The true translation of God's statement to Abraham would thus be more appropriately something to the effect of:
"Look around you north, south, east and west. Go throughout this land you see and give eternal life to your followers. You will have many followers in future generations - uncountable, like grains of sand. Go and walk through this land, giving others what I have given you."

What does God give us?

God gives us eternal life. Giving eternal life means teaching them love for God. It means passing on to others the love that Abraham had for the Supreme Being (a gift from God) and thus saving them.

This last phrase, "giving to others what I have given you" replaces the mistranslated phrase, "for I will give it to you." This entire phrase comes from one Hebrew word: נתן (nathan).

How could one word - which means to "give" or "bestow upon" and so on from the lexicon - be translated into such a long phrase?

There is, in fact, no basis for the word נתן (nathan) to be translated to "for I will give it to you." There is, however a solid basis for the word being translated to "giving others what I have given you."

Consider an analogy. Let's say that a charitable group was to go to a poor village in a third-world country, and deliver to the village leader a truckload of food.

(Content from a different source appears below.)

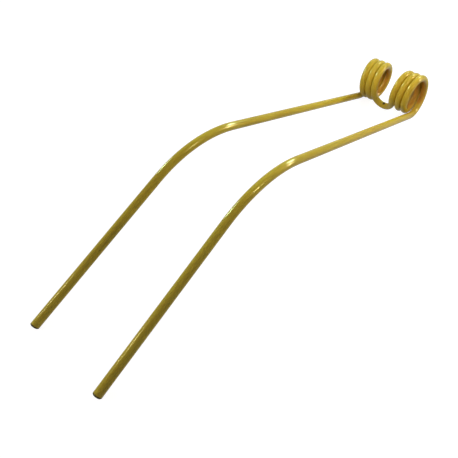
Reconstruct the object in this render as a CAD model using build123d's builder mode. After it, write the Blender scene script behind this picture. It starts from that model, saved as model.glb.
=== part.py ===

The charity group representative would likely say to the village leader something to the effect of, "go throughout your village and give this food to everyone." But because both parties understand that the food is for the villagers and is to be given out, all the charity representative would have to say was "go throughout the village giving this out" or even "give this throughout the village." All parties would assume that what was being given was the food.

This fact might also be confirmed, say if this were a written story, should the next part of the story say that the village leader was giving out the food to everyone. Then the context of the "giving" would certainly be the food.

In the same way, by the context of the verses around this statement, we know that the Supreme Being did not appear before Abraham to give land to Abraham's descendants. By the fact that Abraham followed up by immediately building an altar of worship in the land confirms that the Supreme Being's request was related to Abraham's spreading the worship and love for God throughout the land.

What about Abraham's descendants?

As for "descendants," this use of the word זרע (zera`) is allegorical. It is an ancient tradition that followers considered their teacher their "father." This custom has continued even through today, as Catholic priests are typically addressed as "father." This use of a teacher being referred to as a father and followers being referred to as the teachers' children or sons is repeated throughout the texts of both the Old and the New Testaments. Thus we can document that זרע (zera`) is being utilized to describe followers of Abraham rather than descendants of Abraham's physical body.

We can also take this symbolism further, should one insist utilizing זרע (zera`) to mean "seed." When a man passes on his "seed" to a woman, a baby is conceived. But "seeds" of wisdom or knowledge can also be passed on in an allegorical context - e.g., a seed of knowledge or a kernel of wisdom. So whether we consider זרע (zera`) to be "followers" or "seeds of knowledge," we can understand that God was not interested in Abraham's physical family, or about land ownership.

God wanted Abraham to pass on the teachings of love for God to others, so that others - and their successive generations - could understand that we, like Abraham, can learn to love the Supreme Being and have an intimate relationship with God - thereby giving us eternal life.

This is the also sum and substance of the teachings of all scripture, as confirmed directly by Jesus, Moses and all the other teachers throughout the Biblical scriptures.